Summary

  • The vast majority of peace agreements today contain some crucial elements related to governance and security as well as social and economic issues, and justice and reconciliation. The last area is particularly sensitive, as justice and reconciliation are likely to involve not only significant political, legal and strategic dimensions (who will be prosecuted or receive an amnesty), but also highly emotional issues around the interpretation of the rights and wrongs of the conflict and the responsibilities associated with it. For that reason, of all the hot issues in peace processes, the amnesty issue is often the hottest.
  • Amnesties can have a destructive effect when they consolidate impunity and promote violence. They can be constructive when they facilitate a peace accord, encourage fighters to abandon their armed struggle, and encourage dictators to give up power and restore the rule of law.

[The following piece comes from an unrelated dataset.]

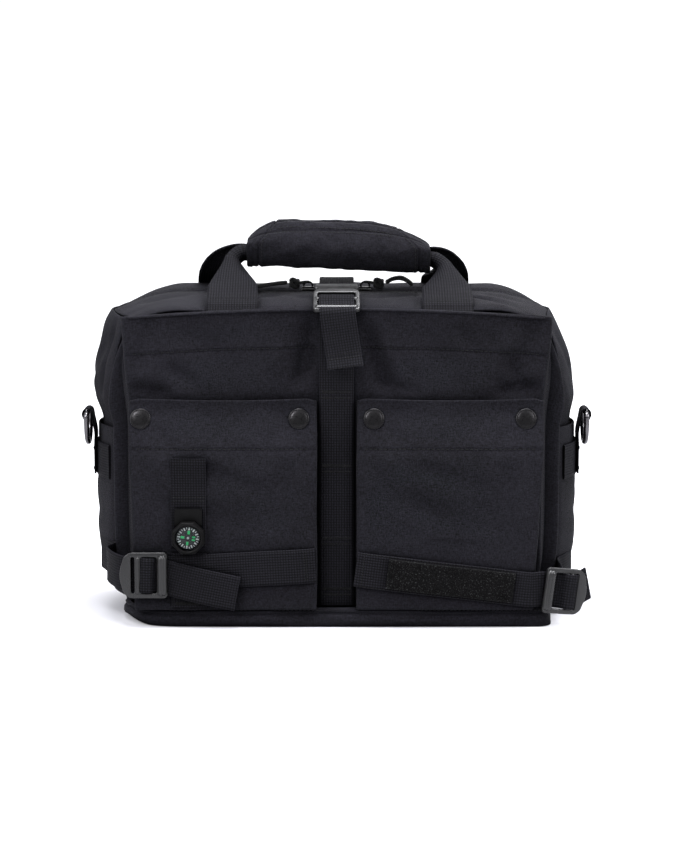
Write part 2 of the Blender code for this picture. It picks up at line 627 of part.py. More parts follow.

  • With the creation of the International Criminal Court (ICC) and the jurisprudence of other international criminal Tribunals, there is a body of opinion to support the existence of a customary prohibition on amnesties for international crimes. However, other legal cases from domestic and hybrid courts together with state practice on amnesties does not reflect an established, explicit and categorical customary prohibition of amnesties for international crimes. Within International Human Rights Law (IHRL), there are differences in the approach of the regional human rights courts on whether there is an obligation to prosecute gross violations of human rights.
  • It is essential that amnesties are perceived as legitimate by the population. Hence the need to establish objective and transparent criteria for amnesties and to impose conditions on those who benefit from them. These may include the need to participate in reparation and DDR (Disarmament, Demobilisation and Reintegration) programmes, as well as to reveal crimes they have committed or witnessed.
  • Numerous states have developed pragmatic solutions when setting out conditional amnesties. In Colombia, for example, a law passed on the 28 December 2016 granted amnesty to FARC fighters, state officials and civilians “condemned, sentenced or accused of reprehensible acts [. . .] in direct or indirect relation with the armed conflict.” However, perpetrators of crimes against humanity, massacres and/or rapes had to submit to a special judicial process. This could condemn them to alternatives to jail sentences (such as participating in reparation or de-mining programmes) provided they told the whole truth about the acts they were accused of carrying out. In South Africa, criminals who confessed their political crimes, including serious human rights violations, in front of the Truth and Reconciliation Commission were granted amnesty. In some regions of Niger, communities propose to reintegrate ex-Boko Haram members provided they publicly ask for forgiveness and take an oath on the Koran to give up violence.
  • It is generally better to individualise an amnesty process to strengthen its credibility, legitimacy and acceptance. When possible, it is recommended that the amnesty is linked to compensation or reparation for the victims so they – and, beyond them, the whole society – do not get the impression that the aggressor has been rewarded while those affected have been forgotten.